■ What the task asks
Extract precisely the lines of the entries below, from the first line through the line containing "bpy.ops.object.shade_smooth_by_angle(angle=math.radians(42))".

■ Extracted information
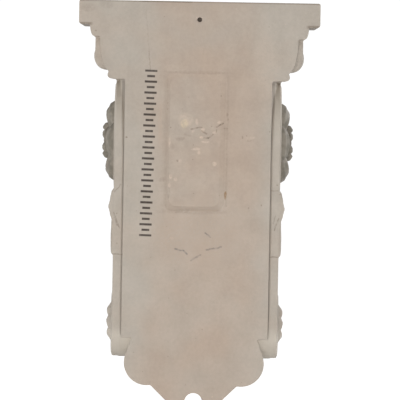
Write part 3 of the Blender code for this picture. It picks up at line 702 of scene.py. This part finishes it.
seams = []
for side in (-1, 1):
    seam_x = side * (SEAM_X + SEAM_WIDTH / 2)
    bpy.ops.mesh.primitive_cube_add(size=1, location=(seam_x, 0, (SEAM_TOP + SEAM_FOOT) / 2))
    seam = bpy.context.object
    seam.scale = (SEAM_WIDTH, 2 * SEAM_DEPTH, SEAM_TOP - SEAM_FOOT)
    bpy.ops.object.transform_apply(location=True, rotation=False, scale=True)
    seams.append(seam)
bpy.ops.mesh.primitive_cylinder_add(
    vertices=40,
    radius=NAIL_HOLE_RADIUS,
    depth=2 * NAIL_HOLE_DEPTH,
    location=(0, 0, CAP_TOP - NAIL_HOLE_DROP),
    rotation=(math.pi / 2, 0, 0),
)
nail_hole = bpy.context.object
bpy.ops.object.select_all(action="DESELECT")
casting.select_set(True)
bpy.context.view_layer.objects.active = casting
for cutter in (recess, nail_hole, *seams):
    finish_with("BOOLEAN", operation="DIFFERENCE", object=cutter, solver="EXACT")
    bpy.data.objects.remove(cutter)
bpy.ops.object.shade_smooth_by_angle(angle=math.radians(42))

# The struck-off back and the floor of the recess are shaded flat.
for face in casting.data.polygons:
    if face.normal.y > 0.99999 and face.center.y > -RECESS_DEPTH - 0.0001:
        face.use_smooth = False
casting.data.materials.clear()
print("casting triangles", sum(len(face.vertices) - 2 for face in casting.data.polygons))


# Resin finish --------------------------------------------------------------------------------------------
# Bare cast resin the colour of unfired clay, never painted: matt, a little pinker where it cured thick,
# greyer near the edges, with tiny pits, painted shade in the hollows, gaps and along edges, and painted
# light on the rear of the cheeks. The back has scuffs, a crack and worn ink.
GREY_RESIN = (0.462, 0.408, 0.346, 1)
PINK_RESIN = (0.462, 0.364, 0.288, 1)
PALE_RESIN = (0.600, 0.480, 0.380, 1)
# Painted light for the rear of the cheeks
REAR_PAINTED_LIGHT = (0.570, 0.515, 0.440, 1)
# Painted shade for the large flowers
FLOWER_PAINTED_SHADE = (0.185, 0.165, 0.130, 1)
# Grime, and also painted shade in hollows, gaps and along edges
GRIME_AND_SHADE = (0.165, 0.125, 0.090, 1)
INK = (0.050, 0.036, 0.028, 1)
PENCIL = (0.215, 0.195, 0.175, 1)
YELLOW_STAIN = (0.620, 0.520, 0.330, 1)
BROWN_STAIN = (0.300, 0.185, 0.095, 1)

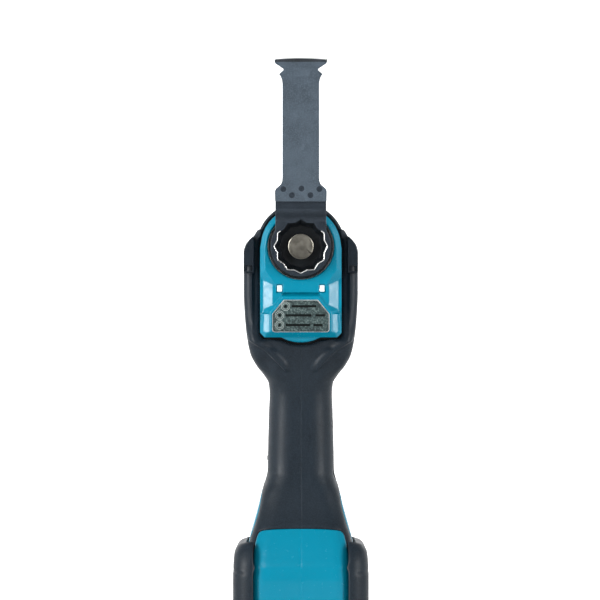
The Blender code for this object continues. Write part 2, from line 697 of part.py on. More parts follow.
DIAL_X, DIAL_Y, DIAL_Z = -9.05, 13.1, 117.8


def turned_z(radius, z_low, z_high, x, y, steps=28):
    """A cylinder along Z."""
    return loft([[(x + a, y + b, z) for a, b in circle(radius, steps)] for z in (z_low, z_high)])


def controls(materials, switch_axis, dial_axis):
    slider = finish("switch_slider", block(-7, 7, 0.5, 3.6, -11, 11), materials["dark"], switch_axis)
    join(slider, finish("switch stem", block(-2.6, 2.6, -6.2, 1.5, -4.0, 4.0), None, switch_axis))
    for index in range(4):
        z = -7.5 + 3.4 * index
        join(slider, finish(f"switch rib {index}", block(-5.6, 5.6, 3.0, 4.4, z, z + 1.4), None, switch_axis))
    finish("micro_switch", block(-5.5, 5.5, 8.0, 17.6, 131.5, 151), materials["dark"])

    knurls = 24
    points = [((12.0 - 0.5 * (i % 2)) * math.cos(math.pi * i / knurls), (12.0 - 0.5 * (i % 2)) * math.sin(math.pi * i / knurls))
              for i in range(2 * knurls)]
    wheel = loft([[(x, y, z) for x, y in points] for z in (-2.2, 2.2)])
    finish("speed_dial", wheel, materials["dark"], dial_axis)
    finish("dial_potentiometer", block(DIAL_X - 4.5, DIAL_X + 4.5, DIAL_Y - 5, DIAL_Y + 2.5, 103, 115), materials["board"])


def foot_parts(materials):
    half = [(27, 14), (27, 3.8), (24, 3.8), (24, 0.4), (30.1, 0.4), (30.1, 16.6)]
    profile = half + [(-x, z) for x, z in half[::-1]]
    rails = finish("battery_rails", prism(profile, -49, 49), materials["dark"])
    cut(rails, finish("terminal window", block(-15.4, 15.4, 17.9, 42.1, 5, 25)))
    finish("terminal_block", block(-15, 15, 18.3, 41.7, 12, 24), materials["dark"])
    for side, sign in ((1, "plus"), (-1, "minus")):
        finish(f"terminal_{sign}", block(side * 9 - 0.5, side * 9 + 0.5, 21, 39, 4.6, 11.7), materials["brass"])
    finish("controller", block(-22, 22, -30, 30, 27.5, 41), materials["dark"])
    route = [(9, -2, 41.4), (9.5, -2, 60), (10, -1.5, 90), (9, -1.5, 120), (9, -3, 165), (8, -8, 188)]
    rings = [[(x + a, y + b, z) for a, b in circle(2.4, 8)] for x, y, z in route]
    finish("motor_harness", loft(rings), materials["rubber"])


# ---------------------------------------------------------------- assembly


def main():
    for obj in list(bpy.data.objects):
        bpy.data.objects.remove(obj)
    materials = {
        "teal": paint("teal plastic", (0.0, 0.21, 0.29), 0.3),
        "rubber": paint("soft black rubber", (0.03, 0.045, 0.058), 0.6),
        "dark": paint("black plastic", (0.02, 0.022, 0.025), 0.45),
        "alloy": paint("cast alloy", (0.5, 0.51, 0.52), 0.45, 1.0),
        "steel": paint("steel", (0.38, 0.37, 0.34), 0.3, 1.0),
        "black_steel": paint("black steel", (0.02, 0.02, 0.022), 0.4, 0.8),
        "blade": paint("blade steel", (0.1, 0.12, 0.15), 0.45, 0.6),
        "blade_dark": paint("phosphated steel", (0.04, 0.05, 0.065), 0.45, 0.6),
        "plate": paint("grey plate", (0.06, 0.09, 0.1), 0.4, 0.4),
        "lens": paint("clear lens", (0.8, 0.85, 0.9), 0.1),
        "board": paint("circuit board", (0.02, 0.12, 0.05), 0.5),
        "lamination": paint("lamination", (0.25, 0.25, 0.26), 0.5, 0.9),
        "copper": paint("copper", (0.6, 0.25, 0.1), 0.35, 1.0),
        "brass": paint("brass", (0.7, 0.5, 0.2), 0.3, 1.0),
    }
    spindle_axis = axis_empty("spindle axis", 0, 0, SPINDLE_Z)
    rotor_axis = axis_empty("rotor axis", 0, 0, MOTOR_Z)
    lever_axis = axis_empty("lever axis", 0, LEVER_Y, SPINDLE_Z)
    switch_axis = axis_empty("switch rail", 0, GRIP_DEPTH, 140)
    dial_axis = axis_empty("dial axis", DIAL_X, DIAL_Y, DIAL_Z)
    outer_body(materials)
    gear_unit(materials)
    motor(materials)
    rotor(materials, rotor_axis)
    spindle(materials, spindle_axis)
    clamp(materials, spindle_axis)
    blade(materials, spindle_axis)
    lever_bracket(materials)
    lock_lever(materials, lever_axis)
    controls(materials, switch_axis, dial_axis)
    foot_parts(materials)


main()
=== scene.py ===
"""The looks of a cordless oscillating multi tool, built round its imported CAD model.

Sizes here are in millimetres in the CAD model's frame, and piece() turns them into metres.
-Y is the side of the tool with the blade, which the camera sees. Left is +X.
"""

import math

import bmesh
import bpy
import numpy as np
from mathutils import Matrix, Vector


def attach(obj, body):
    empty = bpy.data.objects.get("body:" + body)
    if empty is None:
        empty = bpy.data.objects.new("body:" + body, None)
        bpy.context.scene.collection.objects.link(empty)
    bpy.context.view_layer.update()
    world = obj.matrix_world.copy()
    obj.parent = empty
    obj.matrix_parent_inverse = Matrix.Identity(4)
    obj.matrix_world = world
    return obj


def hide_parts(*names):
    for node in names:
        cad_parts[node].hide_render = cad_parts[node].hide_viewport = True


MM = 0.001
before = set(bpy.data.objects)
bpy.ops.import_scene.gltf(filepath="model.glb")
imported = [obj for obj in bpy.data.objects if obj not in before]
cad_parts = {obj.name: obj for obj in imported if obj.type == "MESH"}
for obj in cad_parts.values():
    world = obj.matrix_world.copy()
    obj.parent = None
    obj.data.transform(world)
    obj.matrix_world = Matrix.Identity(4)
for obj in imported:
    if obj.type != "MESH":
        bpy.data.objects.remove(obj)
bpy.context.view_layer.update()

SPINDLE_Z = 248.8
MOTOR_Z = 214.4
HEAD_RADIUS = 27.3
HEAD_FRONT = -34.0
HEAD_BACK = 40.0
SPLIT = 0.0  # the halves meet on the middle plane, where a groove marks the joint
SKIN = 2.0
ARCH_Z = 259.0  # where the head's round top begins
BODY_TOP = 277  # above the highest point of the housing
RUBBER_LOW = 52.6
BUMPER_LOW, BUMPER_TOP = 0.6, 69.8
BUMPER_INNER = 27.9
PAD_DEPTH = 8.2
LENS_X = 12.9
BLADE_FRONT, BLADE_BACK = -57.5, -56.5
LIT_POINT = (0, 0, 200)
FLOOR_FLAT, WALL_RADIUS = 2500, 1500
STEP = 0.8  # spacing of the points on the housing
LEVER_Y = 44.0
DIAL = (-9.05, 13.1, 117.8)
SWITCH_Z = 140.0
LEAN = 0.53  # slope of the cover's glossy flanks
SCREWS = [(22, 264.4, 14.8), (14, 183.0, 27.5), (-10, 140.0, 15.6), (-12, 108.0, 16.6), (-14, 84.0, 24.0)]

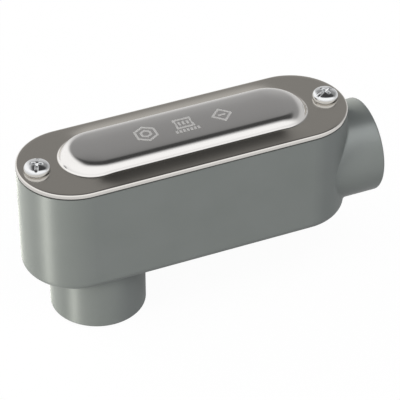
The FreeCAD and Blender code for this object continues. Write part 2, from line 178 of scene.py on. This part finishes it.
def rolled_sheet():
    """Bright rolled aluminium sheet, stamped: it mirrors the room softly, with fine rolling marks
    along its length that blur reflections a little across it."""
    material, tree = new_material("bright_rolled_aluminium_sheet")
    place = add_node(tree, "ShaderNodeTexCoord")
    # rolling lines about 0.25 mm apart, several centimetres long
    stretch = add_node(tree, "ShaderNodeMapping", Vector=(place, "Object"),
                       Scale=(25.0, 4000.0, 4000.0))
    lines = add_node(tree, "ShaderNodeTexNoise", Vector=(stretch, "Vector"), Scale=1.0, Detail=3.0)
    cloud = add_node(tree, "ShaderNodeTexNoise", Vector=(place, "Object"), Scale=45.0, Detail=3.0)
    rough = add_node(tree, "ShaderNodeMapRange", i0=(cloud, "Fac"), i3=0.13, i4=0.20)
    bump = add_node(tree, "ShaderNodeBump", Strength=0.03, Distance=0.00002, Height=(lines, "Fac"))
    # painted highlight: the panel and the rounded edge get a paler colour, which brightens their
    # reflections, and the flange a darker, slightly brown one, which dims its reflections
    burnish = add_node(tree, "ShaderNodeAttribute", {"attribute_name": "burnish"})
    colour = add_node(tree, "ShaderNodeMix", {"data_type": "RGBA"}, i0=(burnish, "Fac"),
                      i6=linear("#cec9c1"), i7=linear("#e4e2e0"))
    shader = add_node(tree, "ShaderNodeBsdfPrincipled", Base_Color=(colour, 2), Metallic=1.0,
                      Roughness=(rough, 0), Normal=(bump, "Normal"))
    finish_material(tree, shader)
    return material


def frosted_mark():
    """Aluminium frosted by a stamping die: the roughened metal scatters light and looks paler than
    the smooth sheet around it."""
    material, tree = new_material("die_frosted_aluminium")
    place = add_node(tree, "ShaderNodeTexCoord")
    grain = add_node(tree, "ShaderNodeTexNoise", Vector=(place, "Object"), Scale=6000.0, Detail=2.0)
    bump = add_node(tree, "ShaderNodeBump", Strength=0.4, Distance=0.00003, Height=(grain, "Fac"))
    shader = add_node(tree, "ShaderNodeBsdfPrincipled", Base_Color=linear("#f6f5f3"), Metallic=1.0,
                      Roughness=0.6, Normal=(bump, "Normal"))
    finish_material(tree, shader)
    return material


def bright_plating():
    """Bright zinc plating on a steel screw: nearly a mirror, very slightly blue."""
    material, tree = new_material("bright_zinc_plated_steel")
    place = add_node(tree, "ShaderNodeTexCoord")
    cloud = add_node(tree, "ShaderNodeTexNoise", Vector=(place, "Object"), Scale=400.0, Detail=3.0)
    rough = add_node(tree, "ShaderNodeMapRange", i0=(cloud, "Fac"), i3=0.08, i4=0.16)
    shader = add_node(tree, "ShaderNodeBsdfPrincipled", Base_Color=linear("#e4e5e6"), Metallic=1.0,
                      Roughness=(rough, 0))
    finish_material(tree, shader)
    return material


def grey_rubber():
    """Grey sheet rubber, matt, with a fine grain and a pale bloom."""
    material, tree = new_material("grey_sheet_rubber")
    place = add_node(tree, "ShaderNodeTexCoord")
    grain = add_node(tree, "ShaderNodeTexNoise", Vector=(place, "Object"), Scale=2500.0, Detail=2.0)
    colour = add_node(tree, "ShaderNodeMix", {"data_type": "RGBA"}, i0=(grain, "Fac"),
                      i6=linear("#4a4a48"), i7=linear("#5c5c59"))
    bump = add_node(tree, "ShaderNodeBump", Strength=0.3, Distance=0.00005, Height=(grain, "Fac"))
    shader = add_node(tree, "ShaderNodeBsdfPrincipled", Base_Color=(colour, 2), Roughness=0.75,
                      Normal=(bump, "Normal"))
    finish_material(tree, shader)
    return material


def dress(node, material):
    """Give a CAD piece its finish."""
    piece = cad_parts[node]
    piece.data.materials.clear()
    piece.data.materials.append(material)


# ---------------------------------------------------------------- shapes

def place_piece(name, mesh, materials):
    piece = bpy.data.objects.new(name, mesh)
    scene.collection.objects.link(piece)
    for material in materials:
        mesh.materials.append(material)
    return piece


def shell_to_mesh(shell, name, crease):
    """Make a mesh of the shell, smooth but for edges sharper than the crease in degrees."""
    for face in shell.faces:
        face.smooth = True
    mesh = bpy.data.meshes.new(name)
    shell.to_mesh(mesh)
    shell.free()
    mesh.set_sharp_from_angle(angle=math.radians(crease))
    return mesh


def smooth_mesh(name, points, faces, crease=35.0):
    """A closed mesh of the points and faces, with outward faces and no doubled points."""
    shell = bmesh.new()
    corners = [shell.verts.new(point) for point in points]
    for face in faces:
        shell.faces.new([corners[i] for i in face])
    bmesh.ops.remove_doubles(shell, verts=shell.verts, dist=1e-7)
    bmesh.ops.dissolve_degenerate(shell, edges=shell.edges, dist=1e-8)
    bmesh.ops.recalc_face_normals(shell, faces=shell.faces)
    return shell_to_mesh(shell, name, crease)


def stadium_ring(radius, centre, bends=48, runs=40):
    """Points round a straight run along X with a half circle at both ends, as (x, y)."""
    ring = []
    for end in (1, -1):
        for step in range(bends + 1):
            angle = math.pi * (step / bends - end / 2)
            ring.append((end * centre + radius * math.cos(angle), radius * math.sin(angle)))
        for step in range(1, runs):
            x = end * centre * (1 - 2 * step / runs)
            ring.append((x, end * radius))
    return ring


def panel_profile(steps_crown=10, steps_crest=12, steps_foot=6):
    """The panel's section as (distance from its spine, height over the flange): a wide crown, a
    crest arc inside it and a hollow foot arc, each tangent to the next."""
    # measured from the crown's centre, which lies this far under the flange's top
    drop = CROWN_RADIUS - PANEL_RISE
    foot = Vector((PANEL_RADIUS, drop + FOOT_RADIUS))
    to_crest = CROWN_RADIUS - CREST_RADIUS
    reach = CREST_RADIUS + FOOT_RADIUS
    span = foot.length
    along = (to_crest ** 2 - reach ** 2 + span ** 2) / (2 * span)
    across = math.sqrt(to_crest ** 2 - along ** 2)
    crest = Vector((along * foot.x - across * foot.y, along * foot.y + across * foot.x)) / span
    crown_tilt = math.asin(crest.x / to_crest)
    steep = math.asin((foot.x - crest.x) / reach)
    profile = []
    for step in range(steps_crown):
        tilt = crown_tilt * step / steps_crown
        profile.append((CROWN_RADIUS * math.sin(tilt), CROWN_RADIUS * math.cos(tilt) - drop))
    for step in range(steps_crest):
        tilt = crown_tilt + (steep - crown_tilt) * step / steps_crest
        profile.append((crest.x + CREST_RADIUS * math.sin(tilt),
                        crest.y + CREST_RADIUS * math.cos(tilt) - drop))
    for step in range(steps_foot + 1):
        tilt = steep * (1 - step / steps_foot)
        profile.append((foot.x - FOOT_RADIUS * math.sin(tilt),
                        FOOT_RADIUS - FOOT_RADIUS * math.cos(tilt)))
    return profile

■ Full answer
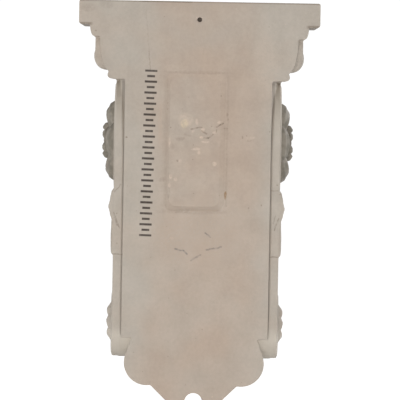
Write part 3 of the Blender code for this picture. It picks up at line 702 of scene.py. This part finishes it.
seams = []
for side in (-1, 1):
    seam_x = side * (SEAM_X + SEAM_WIDTH / 2)
    bpy.ops.mesh.primitive_cube_add(size=1, location=(seam_x, 0, (SEAM_TOP + SEAM_FOOT) / 2))
    seam = bpy.context.object
    seam.scale = (SEAM_WIDTH, 2 * SEAM_DEPTH, SEAM_TOP - SEAM_FOOT)
    bpy.ops.object.transform_apply(location=True, rotation=False, scale=True)
    seams.append(seam)
bpy.ops.mesh.primitive_cylinder_add(
    vertices=40,
    radius=NAIL_HOLE_RADIUS,
    depth=2 * NAIL_HOLE_DEPTH,
    location=(0, 0, CAP_TOP - NAIL_HOLE_DROP),
    rotation=(math.pi / 2, 0, 0),
)
nail_hole = bpy.context.object
bpy.ops.object.select_all(action="DESELECT")
casting.select_set(True)
bpy.context.view_layer.objects.active = casting
for cutter in (recess, nail_hole, *seams):
    finish_with("BOOLEAN", operation="DIFFERENCE", object=cutter, solver="EXACT")
    bpy.data.objects.remove(cutter)
bpy.ops.object.shade_smooth_by_angle(angle=math.radians(42))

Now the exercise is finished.